In 2017, Baluchi’s lawyer James G. Connell III filed a Freedom of Information Act request with the CIA, seeking information about his time being detained in Camp 7, a facility the 2014 Senate torture report later described as being under the “operational control” of the CIA at the time Baluchi arrived. The agency replied with three records, but withheld a fourth in its entirety, and it refused to clarify whether any further records linking the CIA and Camp 7 even existed.
The ACLU argues the CIA’s non-denial denial, its cliched “we can neither confirm nor deny” response known as a “Glomar” defense, defies common sense because the torture report, Guantánamo Bay military commission testimony, and declassified documents all suggest CIA activity at Camp 7.
“The CIA’s claim to secrecy in this case is as extreme as it is absurd, given the extensive public record about the CIA’s connection to Camp 7,” Brett Max Kaufman, one of the ACLU attorneys arguing the case, said in a statement. “The CIA has once again stretched Glomar past its breaking point, and the courts should not be roped into endorsing a patent secrecy charade like this one.”
The Independent has contacted the CIA for comment, and the Defense Department referred requests for information to the intelligence agency.

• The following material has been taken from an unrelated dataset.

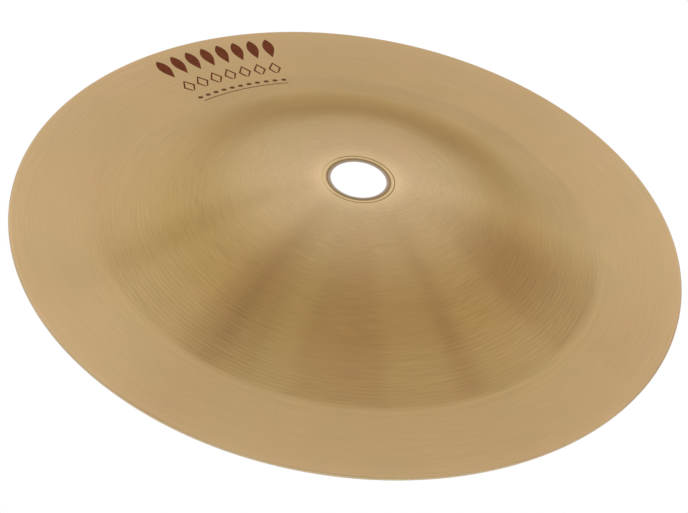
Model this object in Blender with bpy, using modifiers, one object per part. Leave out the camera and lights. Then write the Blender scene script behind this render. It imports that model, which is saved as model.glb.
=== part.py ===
# Cup chime: one turned bronze plate with a raised cup, a flat flange and a centre hole.
# Units are metres, +Z is up, and the rim rests on the plane z = 0 with its axis on Z.
# Run with: blender --background --python part.py

import math

import bmesh
import bpy

MM = 0.001

# Driving dimensions
RIM_RADIUS = 76.2 * MM  # a plate of 6 inches across
FLANGE_WIDTH = 18.0 * MM  # from the rim in to the fine ring line where the cup ends
FLANGE_DROP = 0.7 * MM  # the flange falls this much from the ring line to the rim
HOLLOW_RADIUS = 9.0 * MM  # tight hollow curve just inside the ring line
FLARE_RADIUS = 113.0 * MM  # easy hollow curve that leads the cup's flank out to the tight one
FLARE_END_ANGLE = math.radians(16.0)  # slope where the easy curve meets the tight one
FLANK_ANGLE = math.radians(25.5)  # slope of the short straight flank, where the cup is steepest
CROWN_RADIUS = 50.0 * MM  # full curve between the flat crown and the flank

HOLE_RADIUS = 6.25 * MM  # clear bore for a stand rod
LIP_WIDTH = 0.9 * MM  # shallow rounding of the bore's upper edge, measured outward from the bore
LIP_HEIGHT = 0.06 * MM  # the same rounding, measured down from the band
COUNTERSINK_WIDTH = 0.9 * MM  # bright turned band outside the rounding, on the upper face
COUNTERSINK_DEPTH = 0.02 * MM
SEAT_WIDTH = 1.55 * MM  # flat crown outside that band, where a felt washer bears
BORE_HEIGHT = 0.06 * MM  # straight part of the bore, under the rounding
UNDER_CHAMFER_WIDTH = 1.35 * MM  # from below, the bore is opened out so that it can't cut a sleeve

CROWN_THICKNESS = 1.15 * MM
RIM_THICKNESS = 0.9 * MM
EDGE_ROUNDING = 0.36 * MM  # both corners of the rim
REST_LAND_WIDTH = 1.5 * MM  # flat underside of the rim, which the plate rests on

# Fineness of the turned solid
TURN_STEPS = 96
CROWN_POINTS = 9
FLARE_POINTS = 6
HOLLOW_POINTS = 5
LIP_POINTS = 4
EDGE_POINTS = 3

BRONZE = {"name": "bronze", "color": (0.56, 0.40, 0.19, 1.0), "metallic": 1.0, "roughness": 0.34}


def clear_scene():
    for item in list(bpy.data.objects):
        bpy.data.objects.remove(item, do_unlink=True)


def new_collection(name):
    collection = bpy.data.collections.new(name)
    bpy.context.scene.collection.children.link(collection)
    return collection


def metal(look):
    material = bpy.data.materials.new(look["name"])
    material.use_nodes = True
    shader = material.node_tree.nodes["Principled BSDF"]
    shader.inputs["Base Color"].default_value = look["color"]
    shader.inputs["Metallic"].default_value = look["metallic"]
    shader.inputs["Roughness"].default_value = look["roughness"]
    material.diffuse_color = look["color"]
    return material


def steps(start, end, count):
    """Evenly spaced values from start to end, both included."""
    return [start + (end - start) * i / (count - 1) for i in range(count)]


def rounding(centre_r, centre_z, width, height, start, end, count):
    """Part of an ellipse about a centre, from one angle to another, as (r, z) points."""
    return [
        (centre_r + width * math.cos(a), centre_z + height * math.sin(a))
        for a in steps(start, end, count)
    ]


def fitted(size, room):
    """A rounding or curve at its own size, unless the wall or run it lies on is too short."""
    return min(size, room)


def flange_angle():
    return math.atan2(FLANGE_DROP, FLANGE_WIDTH)


def seat_radius():
    return HOLE_RADIUS + LIP_WIDTH + COUNTERSINK_WIDTH + SEAT_WIDTH


def edge_rounding():
    return fitted(EDGE_ROUNDING, 0.45 * RIM_THICKNESS)


def hollow(start_r, start_z, radius, slope_from, slope_to, count):
    """A hollow curve that climbs inward from (start_r, start_z), as (r, z, slope) stations."""
    return [
        (
            start_r - radius * (math.sin(slope) - math.sin(slope_from)),
            start_z + radius * (math.cos(slope_from) - math.cos(slope)),
            slope,
        )
        for slope in steps(slope_from, slope_to, count)
    ]


def upper_face():
    """The upper face from the flat crown out to the rim, as (r, z, slope) stations.

    It is laid out from the ring line inward: tight hollow, easy flare, straight flank, full crown.
    So the height of the crown follows from the curves and the flank between them.
    """
    ring_r = RIM_RADIUS - FLANGE_WIDTH
    ring_z = RIM_THICKNESS + FLANGE_DROP
    tight = hollow(ring_r, ring_z, HOLLOW_RADIUS, flange_angle(), FLARE_END_ANGLE, HOLLOW_POINTS)
    flare_r, flare_z, _ = tight[-1]
    flare = hollow(flare_r, flare_z, FLARE_RADIUS, FLARE_END_ANGLE, FLANK_ANGLE, FLARE_POINTS)

    flank_foot_r, flank_foot_z, _ = flare[-1]
    seat_r = seat_radius()
    crown_radius = fitted(CROWN_RADIUS, 0.95 * (flank_foot_r - seat_r) / math.sin(FLANK_ANGLE))
    flank_head_r = seat_r + crown_radius * math.sin(FLANK_ANGLE)
    flank_head_z = flank_foot_z + (flank_foot_r - flank_head_r) * math.tan(FLANK_ANGLE)

    crown_z = flank_head_z + crown_radius * (1.0 - math.cos(FLANK_ANGLE))
    crown = []
    for slope in steps(FLANK_ANGLE, 0.0, CROWN_POINTS):
        r = seat_r + crown_radius * math.sin(slope)
        z = crown_z - crown_radius * (1.0 - math.cos(slope))
        crown.append((r, z, slope))

    return list(reversed(tight + flare[1:] + crown))


def lower_face(upper):
    """The under face, as far below each station as the plate is thick there.

    The thickness runs evenly from the crown's to the one at the inner edge of the rest land.
    """
    land_r = RIM_RADIUS - edge_rounding() - REST_LAND_WIDTH
    slope_out = flange_angle()
    land_thickness = (RIM_THICKNESS + (RIM_RADIUS - land_r) * math.tan(slope_out)) * math.cos(slope_out)
    points = []
    for r, z, slope in upper:
        share = (r - seat_radius()) / (land_r - seat_radius())
        thickness = CROWN_THICKNESS + (land_thickness - CROWN_THICKNESS) * share
        points.append((r - thickness * math.sin(slope), z - thickness * math.cos(slope)))
    points.append((land_r, 0.0))
    return points


def plate_profile():
    """Closed outline of the plate's section at +X, down the outside and back under and up the bore."""
    upper = upper_face()
    lower = lower_face(upper)
    crown_z = upper[0][1]
    under_z = crown_z - CROWN_THICKNESS
    lip_r = HOLE_RADIUS + LIP_WIDTH
    sink_z = crown_z - COUNTERSINK_DEPTH
    wall = CROWN_THICKNESS - COUNTERSINK_DEPTH
    lip = fitted(LIP_HEIGHT, 0.45 * wall)
    bore_z = sink_z - lip - fitted(BORE_HEIGHT, 0.25 * wall)
    chamfer_r = HOLE_RADIUS + fitted(UNDER_CHAMFER_WIDTH, 0.9 * (seat_radius() - HOLE_RADIUS))
    edge = edge_rounding()
    edge_r = RIM_RADIUS - edge
    edge_z = RIM_THICKNESS + edge * (math.tan(flange_angle()) - 1.0)
    turn = math.pi / 2

    bore_top = rounding(lip_r, sink_z - lip, -LIP_WIDTH, lip, 0.0, turn, LIP_POINTS)
    band = [(lip_r + COUNTERSINK_WIDTH, crown_z)]
    outside = [(r, z) for r, z, _ in upper]
    rim_top = rounding(edge_r, edge_z, edge, edge, turn, 0.0, EDGE_POINTS)
    rim_foot = rounding(edge_r, edge, edge, -edge, 0.0, turn, EDGE_POINTS)
    inside = list(reversed(lower))
    bore_foot = [(chamfer_r, under_z), (HOLE_RADIUS, bore_z)]
    return bore_top + band + outside + rim_top + rim_foot + inside + bore_foot


def turned(name, profile, material, collection):
    """A closed section turned a full circle about Z."""
    mesh = bpy.data.meshes.new(name)
    section = bmesh.new()
    points = [section.verts.new((r, 0.0, z)) for r, z in profile]
    for start, end in zip(points, points[1:] + points[:1]):
        section.edges.new((start, end))
    section.to_mesh(mesh)
    section.free()

    item = bpy.data.objects.new(name, mesh)
    item.data.materials.append(material)
    collection.objects.link(item)
    screw = item.modifiers.new("turn", "SCREW")
    screw.axis = "Z"
    screw.angle = 2.0 * math.pi
    screw.steps = TURN_STEPS
    screw.render_steps = TURN_STEPS
    screw.use_merge_vertices = True
    screw.merge_threshold = 0.00001
    screw.use_smooth_shade = True
    return item


def shade_round(item, sharp_angle):
    """Turns the modifier into a mesh that is smooth except at its sharp turned lines."""
    graph = bpy.context.evaluated_depsgraph_get()
    mesh = bpy.data.meshes.new_from_object(item.evaluated_get(graph))
    item.modifiers.clear()
    item.data = mesh
    mesh.name = item.name
    mesh.shade_smooth()
    mesh.set_sharp_from_angle(angle=sharp_angle)


def main():
    clear_scene()
    parts = new_collection("cup_chime")
    plate = turned("chime_plate", plate_profile(), metal(BRONZE), parts)
    shade_round(plate, math.radians(30.0))


main()
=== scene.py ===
# Cup chime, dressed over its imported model: lathed bronze plate, printed border, pale floor, soft light.
# Metres, +Z up, the rim rests on z = 0. Clock positions round the plate are degrees from the near
# side (0), by the right (90), to the far side (180).
import math

import bmesh
import bpy
from mathutils import Matrix, Vector


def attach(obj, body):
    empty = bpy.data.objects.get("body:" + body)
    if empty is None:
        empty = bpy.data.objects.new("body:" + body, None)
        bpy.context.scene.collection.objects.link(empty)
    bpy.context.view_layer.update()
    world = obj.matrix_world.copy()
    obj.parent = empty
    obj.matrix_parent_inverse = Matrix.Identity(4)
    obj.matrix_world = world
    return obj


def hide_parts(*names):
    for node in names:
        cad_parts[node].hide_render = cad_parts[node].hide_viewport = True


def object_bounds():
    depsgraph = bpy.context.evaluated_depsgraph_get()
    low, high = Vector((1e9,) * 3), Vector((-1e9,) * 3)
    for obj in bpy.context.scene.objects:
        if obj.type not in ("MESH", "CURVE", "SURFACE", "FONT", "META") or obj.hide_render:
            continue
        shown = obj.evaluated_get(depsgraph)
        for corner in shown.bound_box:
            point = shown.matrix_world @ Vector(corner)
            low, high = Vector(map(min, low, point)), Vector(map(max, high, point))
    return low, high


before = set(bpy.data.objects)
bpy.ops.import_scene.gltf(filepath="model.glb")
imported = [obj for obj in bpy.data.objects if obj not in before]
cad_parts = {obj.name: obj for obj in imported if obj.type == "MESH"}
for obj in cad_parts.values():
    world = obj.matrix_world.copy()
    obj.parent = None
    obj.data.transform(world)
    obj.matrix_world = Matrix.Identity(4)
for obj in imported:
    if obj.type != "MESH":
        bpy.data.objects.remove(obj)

mm = 0.001
cadLow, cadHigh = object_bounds()
print("frame loaded, box in mm:", [round(side / mm, 2) for side in cadHigh - cadLow])

scene = bpy.context.scene
scene.view_settings.view_transform = "Standard"  # so that whites stay white, as in the photograph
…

Some lower courts have so far sided with the CIA, finding that in records cases, judges need not look further afield for information that might contradict an agency’s silence. The ACLU argues, however, that appeals courts are split on the matter, and judges shouldn’t have to "bury their heads in the sand” if there are indications that an agency is refusing to acknowledge, and potentially divulge, information it likely possesses.
The civil rights group argues the CIA regularly abuses the Glomar defense, using it to deflect inquiries on controversial issues like drone strikes, extrajudicial killings of US citizens, and questions of potential spying on Congress.

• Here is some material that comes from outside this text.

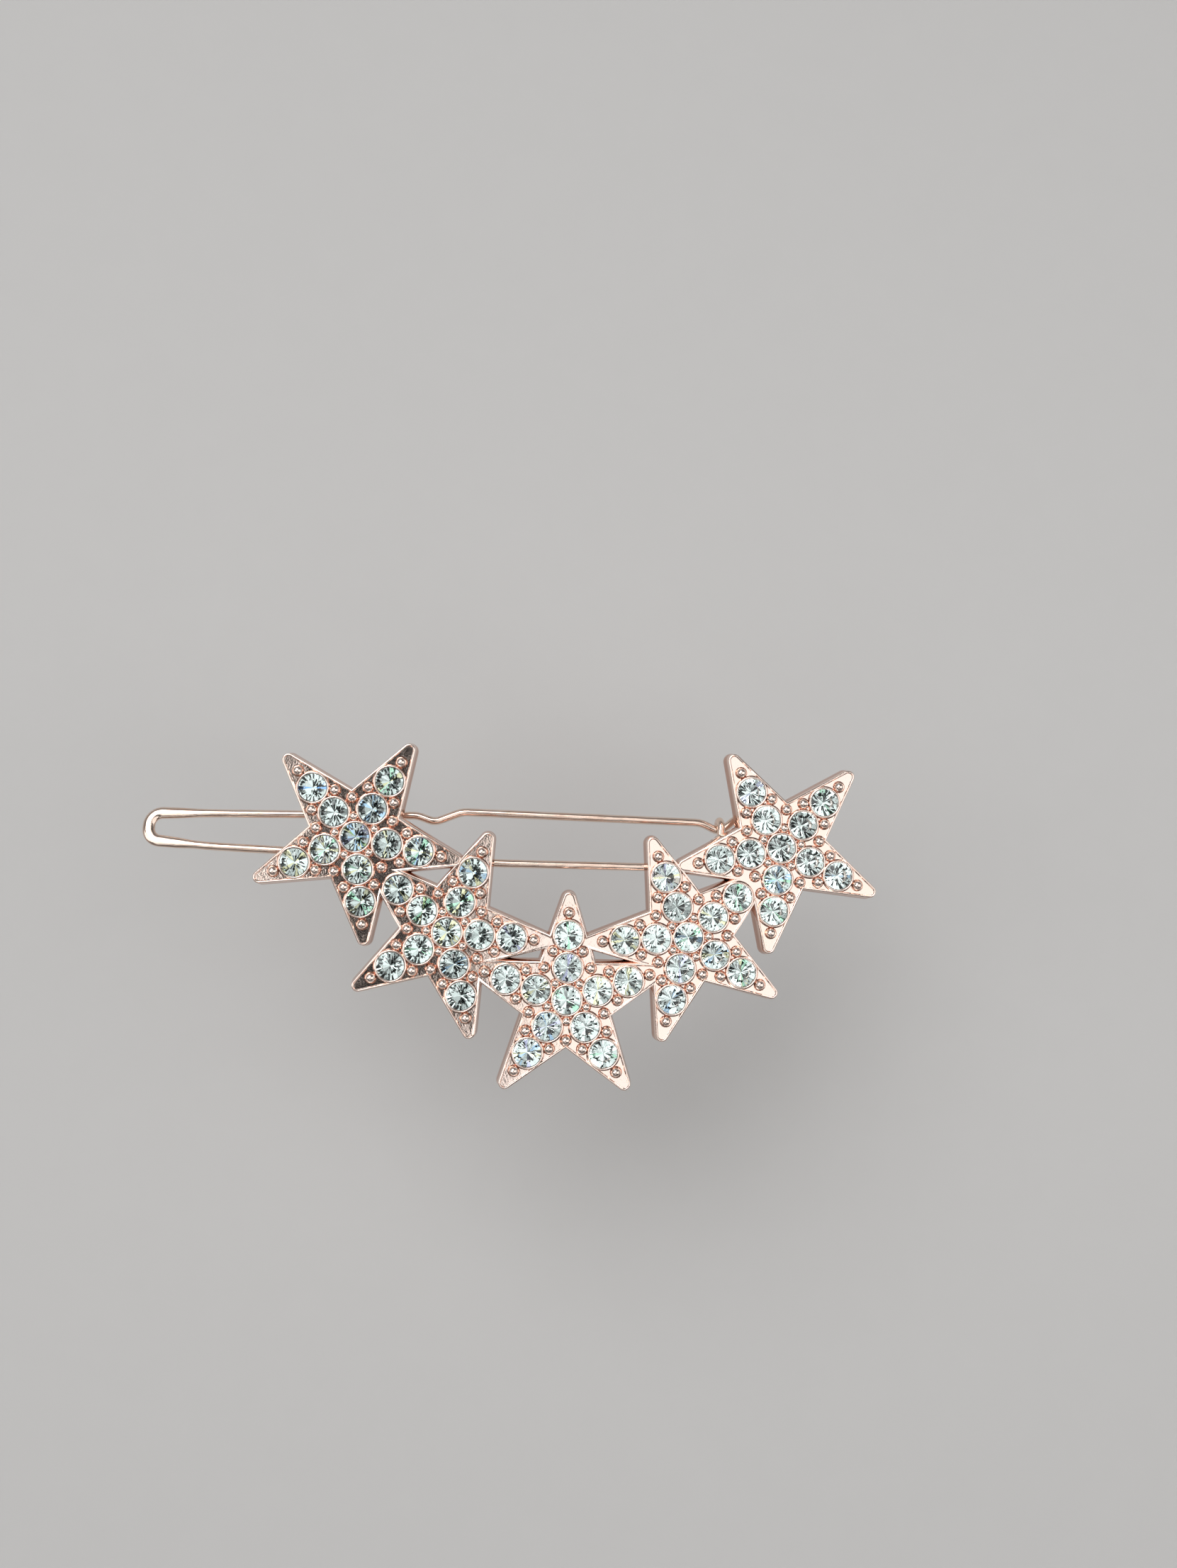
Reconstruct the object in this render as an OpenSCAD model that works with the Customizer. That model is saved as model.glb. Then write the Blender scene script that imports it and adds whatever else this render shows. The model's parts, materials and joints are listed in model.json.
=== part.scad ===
// Hair clip: a crescent of five cast stars set with round stones, soldered to a bent spring wire.
// The clip lies face up, +Z out of the face, +X towards the hook and +Y towards the free arm.

/* [Star] */
// Distance from a star's centre to the centre of an arm's round tip
arm_reach = 8.7; // [8.5:0.05:8.9]
// Radius of the round tip of an arm
tip_r = 0.55; // [0.45:0.05:0.65]
// Distance from a star's centre to the notch between two arms
notch_r = 4.05; // [3.95:0.05:4.25]
// Thickness of the cast plate, rim included
plate_t = 1.6; // [1.5:0.1:2]
// Width of the raised rim that follows the outline
rim_w = 0.25; // [0.15:0.05:0.3]
// Height of the rim above the field inside it
rim_h = 0.12; // [0.05:0.01:0.2]

/* [Crescent] */
// Sideways distance from the middle star to each inner neighbour
near_x = 10.4; // [10.3:0.05:10.5]
// Rise from the middle star to each inner neighbour
near_y = 5.575; // [5.5:0.025:5.65]
// Turn of each inner neighbour towards the middle star, in degrees
near_turn = 21.9; // [20:0.1:24]
// Sideways distance from the middle star to each end star
far_x = 18.43; // [18.35:0.01:18.5]
// Rise from the middle star to each end star
far_y = 13.5; // [13.4:0.05:13.6]
// Turn of each end star towards the middle star, in degrees
far_turn = 29.6; // [28:0.1:31]

/* [Stones] */
// Distance from a star's centre to its ring of inner stones
ring_r = 2.78; // [2.75:0.01:2.85]
// Radius of a stone at its girdle
stone_r = 1.18; // [1.1:0.01:1.2]
// Radius of the flat table on top of a stone
table_r = 0.62; // [0.5:0.01:0.8]
// Height of a stone's crown
crown_h = 0.42; // [0.3:0.01:0.5]
// Height of a stone's girdle band
girdle_h = 0.08; // [0.05:0.01:0.12]
// Depth of a stone's cone below the girdle
cone_h = 0.95; // [0.8:0.05:1]
// Clearance between a stone and its cup
cup_gap = 0.05; // [0.04:0.01:0.08]
// Width of the thin collar around a stone
collar_w = 0.18; // [0.12:0.01:0.22]
// Height of the collar above the rim
collar_h = 0.14; // [0.05:0.01:0.2]

/* [Beads] */
// Radius of the cast beads between the stones
bead_r = 0.45; // [0.35:0.01:0.5]
// Radius of the five small beads around a star's centre stone
small_bead_r = 0.38; // [0.3:0.01:0.4]
// Height of a bead's centre above the field
bead_lift = 0.06; // [0:0.01:0.15]

/* [Wire] */
// Diameter of the spring wire
wire_d = 0.7; // [0.6:0.05:0.8]
// Rise from the middle star's centre to the fixed arm
fixed_y = 11.53; // [11.4:0.01:11.6]
// Sideways distance from the middle star's centre to the hook
hook_x = 13.4; // [13.3:0.05:13.5]
// Angle between the plate and the plane that holds both arms
wire_tilt = 14; // [13.5:0.1:14.5]
// Radius of the bends at the closed end of the wire
end_bend_r = 1.1; // [1:0.05:1.2]
// Length of the straight stretch between those two bends
end_flat = 0.3; // [0.2:0.05:0.4]
// Radius of the corner where the fixed arm turns into the hook
corner_r = 1; // [0.8:0.1:1.2]
// Length of the hook's straight run between the corner and the curl
hook_run = 2.4; // [2.35:0.05:2.45]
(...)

What is public about Camp 7 and the CIA’s activities at Guatánamo is concerning to many observers.
In 2019, a former commander testified in the 9/11 case that the detainees there were guarded by a secret unit, called Task Force Platinum. The unit wore US military uniforms with pseudonyms instead of names and no marks of rank, suggesting to observers they were CIA agents or contractors posing as soldiers. (At the same hearing, a former Army officer called by the government testified that he and his troops took custody of the prisoners when they arrived, further muddying the picture who was actually in control of Camp 7.)
There are also questions of whether the detainees at Camp 7 suffered further civil rights abuses during interrogations at the naval base. At Guantánamo, the former CIA torture victims were interrogated again, this time by FBI agents sent in 2007, in the hopes that the government could extract information without the use of torture so it would later stand up in court.
Defense lawyers have argued evidence from these FBI interviews is tainted too, since detainees were held in conditions much like their past time in black sites, potentially overseen by the same agency, the CIA. The detainees may have been unaware they could refuse to comply with these interviews or afraid they would be tortured again.
Moreover, there’s evidence that the FBI was involved in the original international black site interrogations at CIA prisons where torture took place. An FBI agent has testified in 2019 to sending hundreds of questions to the network of secret prisons where men like Baluchi were tortured before they were flown into Guantánamo.
Camp 7 closed in 2021, but the records fight is only one front in a much larger legal war over the government’s conduct hunting the men who carried out 9/11.
In August of this year, it was Baluchi who appeared in the first publicly released photo of a black site detainee, standing naked and gaunt in shackles with his head shaved, part of a trove of some 14,0000 such black site images reportedly in the government’s possession that mostly remain secret. Baluchi’s torture inspired scenes in the 2012 film Zero Dark Thirty, and remains a live issue in the ongoing 9/11 capital case, where defense lawyers have long argued evidence obtained under torture should be inadmissible.
Resolution in any of these matters seems far away. In August, the Defense Department canceled an apparent plea deal involving Mohammed and two others, though it was reinstated on Wednesday. The 9/11 trial of the remaining defendants may not start until 2026.
Whatever form this chapter of the post-9/11 reckoning takes, and whenever it takes place, it’s clear that even decades after the height of the War on Terror, many secrets are still being kept – and the US is maintaining its silence.